1.6.10

O último cantor de charme

O melhor do Porto é capaz de ser a voz do Reininho. Nunca nenhuma boca antes, nem nunca nenhuma boca depois, conseguiu ir, e foi, pelas ruelas de pedra da cidade junto sítio onde o rio acaba e o mar começa. Sem medo das ondas. Sem reclamar betão para proteger das vagas.
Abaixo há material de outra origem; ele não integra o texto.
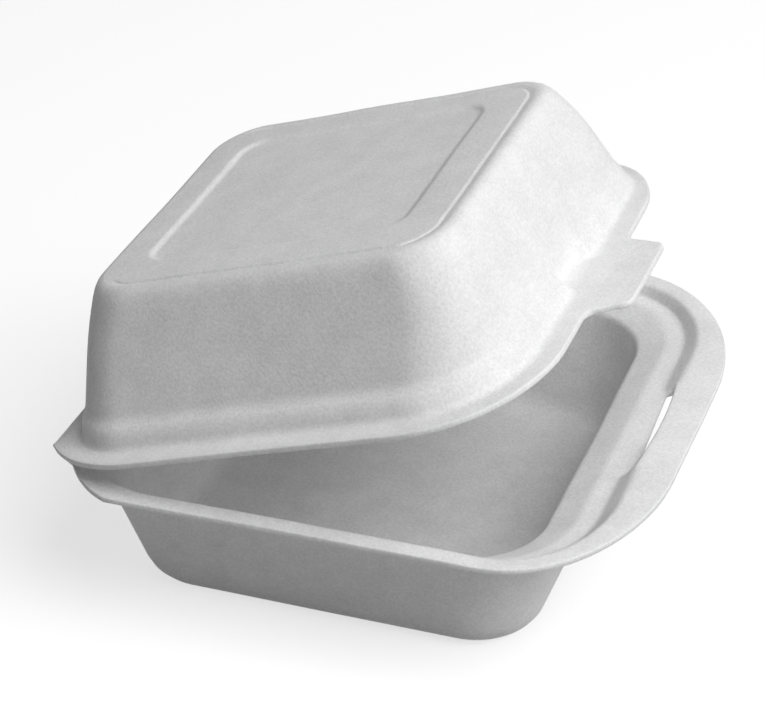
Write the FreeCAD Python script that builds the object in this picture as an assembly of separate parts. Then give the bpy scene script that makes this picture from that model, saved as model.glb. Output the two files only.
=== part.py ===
import FreeCAD
import Part
import math
import os

# Foam clamshell container: a tray and a lid moulded from one sheet of expanded
# polystyrene foam and joined along the back by a fold pressed thin in the sheet.
# Millimetres. X runs along the fold, -Y is the latch side, +Z is up, and the tray
# stands on z = 0. The lid is drawn shut and then turned to its resting angle.

V = FreeCAD.Vector

# The foam sheet
wall = 2.2
rim_edge = 1.7
shelf_skin = 1.3
lid_shelf_skin = 1.8
fold_web = 0.5
fold_press = 3.0

# The tray: half sizes where its walls would meet the table, and how far they
# lean out for each millimetre of height
tray_height = 42.0
tray_foot_side = 56.4
tray_foot_front = 59.5
tray_foot_back = 54.0
tray_foot_corner = 17.6
tray_lean_side = 0.248
tray_lean_front = 0.137
tray_lean_back = 0.274
tray_lean_corner = 0.176
tray_bottom_round = 8.0
round_steps = 3

# The steps round the tray's mouth, measured on the inside
nest_height = 34.4
nest_grow = 1.0
nest_grow_front = 2.8
nest_corner = 24.5
nest_corner_y = 22.0
ledge_height = 38.0
ledge_side_in = 66.0
ledge_side_out = 68.3
ledge_front_in = 71.0
ledge_front_out = 76.0
ledge_back_in = 64.4
ledge_back_out = 65.6
ledge_corner_in = 25.0
ledge_corner_in_y = 21.0
ledge_corner_out = 28.0
ledge_corner_out_y = 23.0
ledge_heel_in = 26.0
ledge_heel_out = 27.0
mouth_side = 70.0
mouth_front = 80.6
mouth_back = 67.0
mouth_corner = 34.0
mouth_corner_y = 28.0
mouth_heel = 30.0

# The tray's flange and the fold
flange_side = 75.0
flange_front = 91.0
flange_corner_x = 52.0
flange_corner_y = 39.2
fold_reach = 72.0
fold_half = 57.8
heel_start = 49.0
heel_bow_x = 70.3
heel_bow_y = 57.0
heel_end_x = 62.5
heel_end_y = 64.2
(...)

Ele começou antes do tempo dos paredões e saiu das dunas como se estivesse a sair todo nu, com aquela voz que mais ninguém tinha, com aquela voz que mais ninguém teve.
No século anterior ao século do casamento entre as pessoas do mesmo sexo, o Reininho já casava nos textos as palavras homossexuais, palavras que nunca se tocariam na métrica dos poetas e dos trovadores anteriores, mas que nos cadernos dele nasceram e dos cadernos dele foram conquistando o país inteiro, com a força de um Afonso Henriques, mas com a graça de uma rapariga pronta para a colheita.
O melhor do Porto é a voz do Reininho. É o palco onde ele surge, esguio ao microfone, de colarinhos moles ao pescoço, com as calças curtas e os tornozelos com vontade de espreitar a plateia. O melhor do Porto é a alegria da músicas antigas. É uma voz rouca. Aguda. À beira de uma ataque de verbos. É o som das letras do último cantor de charme em português.

7 comentários:

francisco carvalho disse...

Mesmo muito bom!
Eu estive sempre certo em gostar dele. Nem vale a pena dizer há quantos anos... Mas posso dizer que estive no primeiro concerto dos GNR com o Reininho como vocalista (e letrista, mas que letrista!), ali na Prelada, num concerto informal para os amigos e vizinhança, pois eles costumavam ensaiar numa casa da Rua Airosa...
Adolescente ou não, o Grupo Novo Rock, para mim, foi amor para sempre, mesmo com algumas desilusões e afastamentos pelo caminho...
Sim, e o último cantor de charme português assenta-lhe bem. Eu creio que ele também gostaria deste texto.

António Reis disse...

Sou do tempo de poder dizer que gosto dos GNR desde pequenino. Só soube na adolescência que o Rui não tinha sido o primeiro vocalista.
Que sorte a tua, de poderes ter participado desse concerto informal. Imagino os penteados, o calçado, a roupa toda. A Rua Airosa deve ter gostado desse concerto ;)
Obrigado pelas tuas palavras. Um abraço

Rita disse...

Também eu sou fã do Reininho e dos GNR mas como sou de Lisboa, lembro-me do concerto (e que concerto) na Alameda. Mas não concordo que seja o último. O António tem que admitir que o Pedro Abrunhosa também é um cantor de charme, e um grande escritor.

António Reis disse...

Rita, para mim, o problema do Pedro está na roupa. E ao vivo a voz também lhe sai sem charme. Já as letras e a músicas são muito sedutoras.

rita disse...

Pois, de facto nunca o vi ao vivo.
Parabéns pelo blog, encontrei através dum outro blog.

António Reis disse...

Obrigado :) (e já agora qual foi o outro blog?)

rita disse...

Foi o http://mulhercomestivel.blogspot.com/

Descobri recentemente "o mundo dos blogues", e também criei um mas é só para as minhas parvoíces.